Correlation, Significance, and Sample Size

A common mistake is treating any nonzero r value as meaningful. In a small sample, random chance alone can produce surprisingly large correlations. This is where statistical significance comes in. A significance test evaluates whether your observed r is large enough, given your sample size, to be unlikely under the assumption that the true correlation is zero.

Sample size plays a huge role here. With 10 data points, you’d need an r of roughly 0.63 to reach statistical significance. With 100 data points, an r of about 0.20 might be significant. With thousands of observations, even a tiny correlation of 0.05 can be statistically significant, even though it explains almost none of the variation in your data. Significance tells you the correlation probably isn’t zero. It doesn’t tell you the correlation is big enough to matter.

What Pearson’s r Does Not Tell You

The most important limitation is one you’ve likely heard before: correlation does not equal causation. An r of 0.80 between two variables means they’re strongly associated, but it says nothing about whether one causes the other. Both could be driven by a third variable you haven’t measured, or the relationship could be coincidental.

Pearson’s r also only captures linear relationships.
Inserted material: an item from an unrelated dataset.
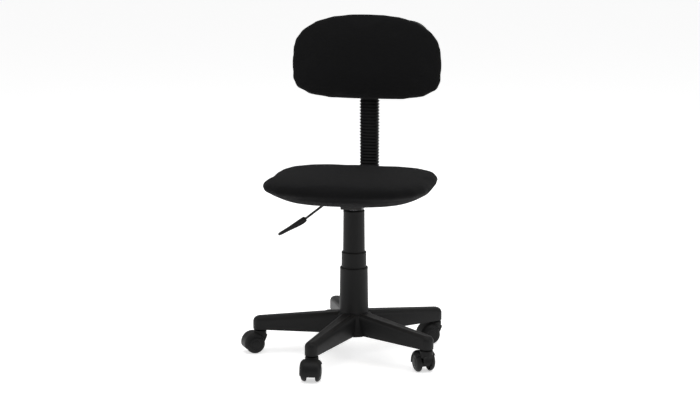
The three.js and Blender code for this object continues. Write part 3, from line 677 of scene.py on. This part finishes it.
# ---- Gas lift ----
# A steel tube in the hub with a plastic guide bush; the cylinder rises out of it on its piston rod, which
# a clip holds at the tube's floor over a bearing and a rubber buffer. All of it is hidden by the cover.
def metal(name, dark, light, roughness, scratches):
    """Plated or bare steel: fine marks drawn along one way, small changes of shade and shine."""
    material, tree, shader, where, _ = start_material(name, roughness)
    drawn = add_node(tree, "ShaderNodeMapping", Vector=where, Scale=(900.0, 900.0, 30.0)).outputs[0]
    marks = noise(tree, drawn, 1.0, 4.0, 0.6)
    clouds = noise(tree, where, 60.0, 4.0, 0.6)
    colour = blend_colours(tree, clouds, (*dark, 1), (*light, 1))
    shine = calculate(tree, "MULTIPLY_ADD", marks, scratches, roughness - scratches / 2)
    shine = calculate(tree, "MULTIPLY_ADD", clouds, 0.1, shine)
    shader.inputs["Metallic"].default_value = 1.0
    finish_surface(tree, shader, colour, shine, marks, 0.15, 0.00003)
    return material


def powder_coated(name, shade, roughness):
    """Black powder coat on steel: a fine orange peel, dusty on top, rubbed in patches."""
    material, tree, shader, where, facing = start_material(name, roughness)
    peel = noise(tree, where, 620.0, 2.0, 0.4)
    dusty = place_group(tree, settled_dust, Where=where, Facing=facing)
    rubbed = calculate(tree, "MULTIPLY", dusty.outputs["Rubbed"], 0.35)
    worn = blend_colours(tree, rubbed, (shade, shade, shade, 1), (shade * 1.8, shade * 1.8, shade * 1.8, 1))
    dust = calculate(tree, "MULTIPLY", dusty.outputs["Dust"], 0.04)
    colour = blend_colours(tree, dust, worn, (0.15, 0.145, 0.14, 1))
    shine = calculate(tree, "MULTIPLY_ADD", dusty.outputs["Rubbed"], -0.08, roughness)
    finish_surface(tree, shader, colour, shine, peel, 0.3, 0.00025)
    shader.inputs["Specular IOR Level"].default_value = 0.25
    return material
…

Two variables could have a strong U-shaped or exponential relationship and still produce an r near zero. Always look at a scatterplot before trusting the number. If the data follow a curve, the Pearson coefficient is the wrong summary.

Finally, squaring r gives you the coefficient of determination (r²), which is often more intuitive. An r of 0.50 means r² = 0.25, telling you that 25% of the variation in one variable is accounted for by its relationship with the other. The remaining 75% comes from other factors. This reframing helps put seemingly impressive correlations in perspective.